The examples above are more a nuisance than anything else, but it shows something about how our brains work. We like to be clever and combine things, even when they shouldn't be. Once different qualities are packaged together we sometimes have trouble even imagining that they are separate. In a ACM article by Lance Fornow called "Viewpoint: Time for computer science to grow up" there is evidence that this tendency runs deep indeed.

The author describes how computer science has not grown up around the journal culture, as older disciplines have. Instead, researchers use conferences and conference proceedings as a way to disseminate ideas and document professional competence. The problem he presents is that there are too many conferences, which fragments the community, and that it's too expensive and arbitrary--who gets to present at a conference is not determined as fairly as one might wish. He argues for the growth of a strong journal publication system as a solution.
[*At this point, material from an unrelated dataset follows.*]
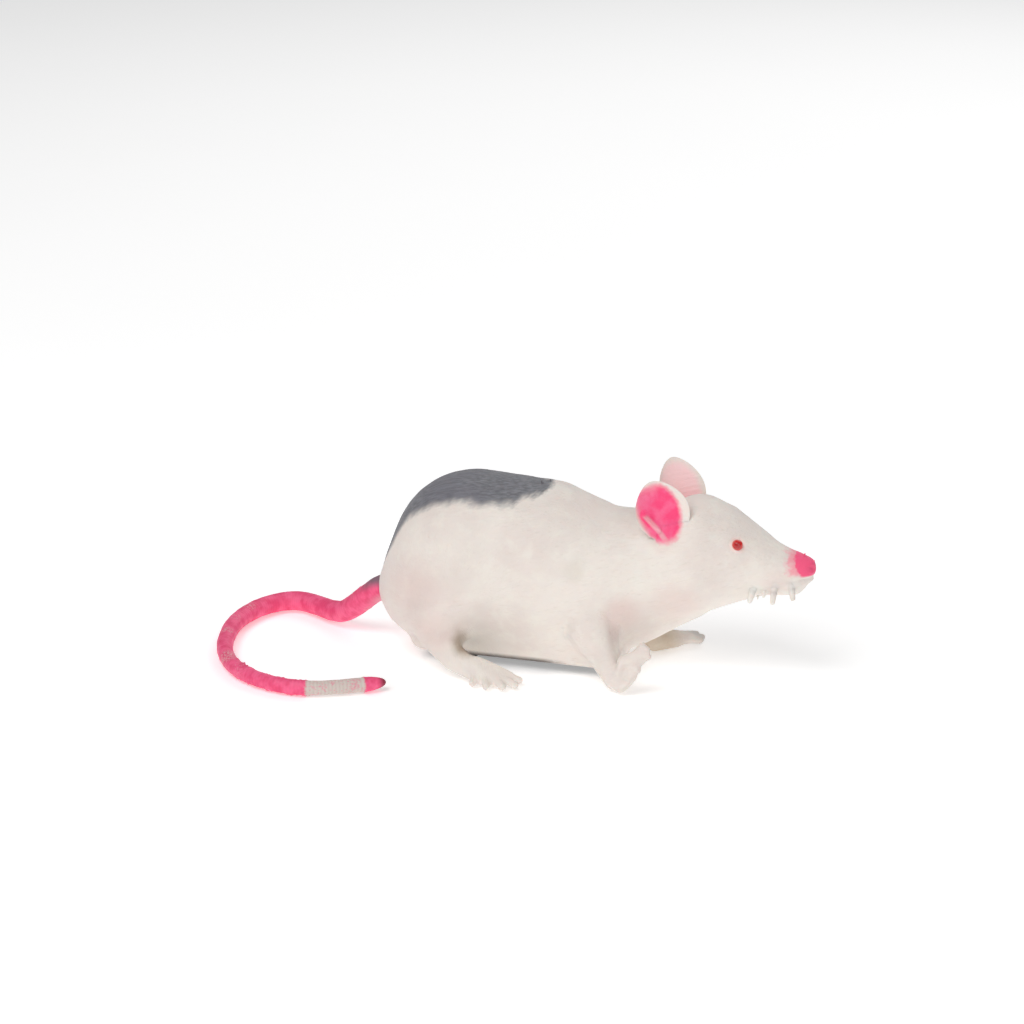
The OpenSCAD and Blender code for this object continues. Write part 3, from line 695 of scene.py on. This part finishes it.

Maybe you noticed in the second sentence of the paragraph above that there are two goals in two dimensions: disseminate ideas and document competence (e.g. for tenure review). The second goal has been attached to the first for so long--like embedding a difficulty level in a course number--that we don't necessarily notice they're two very different things. Daniel Tunkelang notes this in a comment on the source article, with two points I'll highlight here:
  1. [I]t makes no sense for publishers to act as filters in an age of nearly-free digital distribution.
  2. The peer-review process (and review processes in general) should serve to endorse content--and ideally even to improve it--rather than to filter it.
In the days of yore, publishing was expensive, and so only so much stuff could be published. (How long did it take them to catch up to everything Euler wrote?) Therefore, filters on what got published were reasonable. Filters imply standards, and turning things around "published => worthwhile" became accepted. It's high time those two dimensions were decoupled. Why on Earth would we want to filter work before it's published if we don't have to? The Internet has lifted all reasonable restrictions on the ease of disseminating ideas. Figuring outhow to decide quality is a whole other problem, and I venture to say the answer that evolves will be far more robust than the slow and arbitrary peer-review that created the journal culture.

The physics preprint site is a perhaps a prototype for the publication model. There are modest barriers to publication there (you have to get endorsed once, based on a glance at your work to make sure it's not a drawing of a spider or something silly). Do people look at it, or is it a "write-only" repository? Here's Alexa, comparing ACM, IEEE, and Arxiv.
The bottom line is, showing it to be a third to quarter the traffic of, measured in page views, reaching (another graph) .0078% of global Internet users. I couldn't figure out Alexa's interface well enough to find the raw number of page views, but Wolfram Alpha came to the rescue (reporting Alexa stats, ironically), putting at about 100,000 daily visitors, with about two pages views each. That seems pretty healthy to me.

It isn't hard to imagine how ratings or rankings might get layered on top of such an archive, but I hope that doesn't happen. Much more meaningful would be hot-linked citations, keywords, and other richly-connected data, perhaps including comments (NOT anonymous ones, though). Determining the merit of a scholar based on his or her work will always be a messy, subjective, and political process. The tenure review process needs a reboot. The incentive is that those who figure out the best way of doing it get to attract and keep the best researchers. That's how evolution works...


  1. I see what you did there... moving us from simple data structures through tenure to evolution.

    But the democratization of publishing is what snagged my interest here.

    I'm a big fan of the Assessomat. Having thousands of brains chewing through material and bringing up the worthy chunks while burying the buriable is a fine use for massively parallel brain activity. The presentation layer of the Assessomat is yet immature: it is fragmented and unreliable (sometimes Zombies emerge which should have remained buried, requiring me to evaluate and rebury them on my own... my contribution to the Assessomat network). But its power grows with the Internet and proliferation of serious-minded online publishing from the heart of the academy.

    The evolution of the Assessomat, its ability to survive in a changing environment, will track along with an increase in the number of humans who publish seriously, and those who apply to it an evaluative rigor that, in the aggregate, is an analog of the print industry's filtering effect which is, as you noted, a messy, subjective, and political process. The Assessomat brings some useful transparency to what has traditionally been a closed-door and mysterious process.

    In many ways, submitting material to the Assessomat is like being punted alone into the Roman Coliseum to face an endless stream of gladiators. Only the strong survive and the crowd cheers all outcomes.


  2. JUS, I think you pulled off a very difficult trick there. I googled "assessomat" and got exactly ONE hit. There should be a name for that: a monogooglism, perhaps. Of course, it won't work after this page is indexed. Better grab while supplies last.

    I see the filtering working like you describe it. Sources like reddit already feed me a regular diet of stuff I would never have found on my own. I do imagine professional organizations will want indices and cross-references and archives for academic works, rather than facing linkrot. Something ramped up from arxiv, perhaps. A harder question is how writers of long works will be rewarded for their efforts. I speculated about that in a post (The Future of Self) a couple of weeks ago. In this case, evolution may favor shorter and fewer works.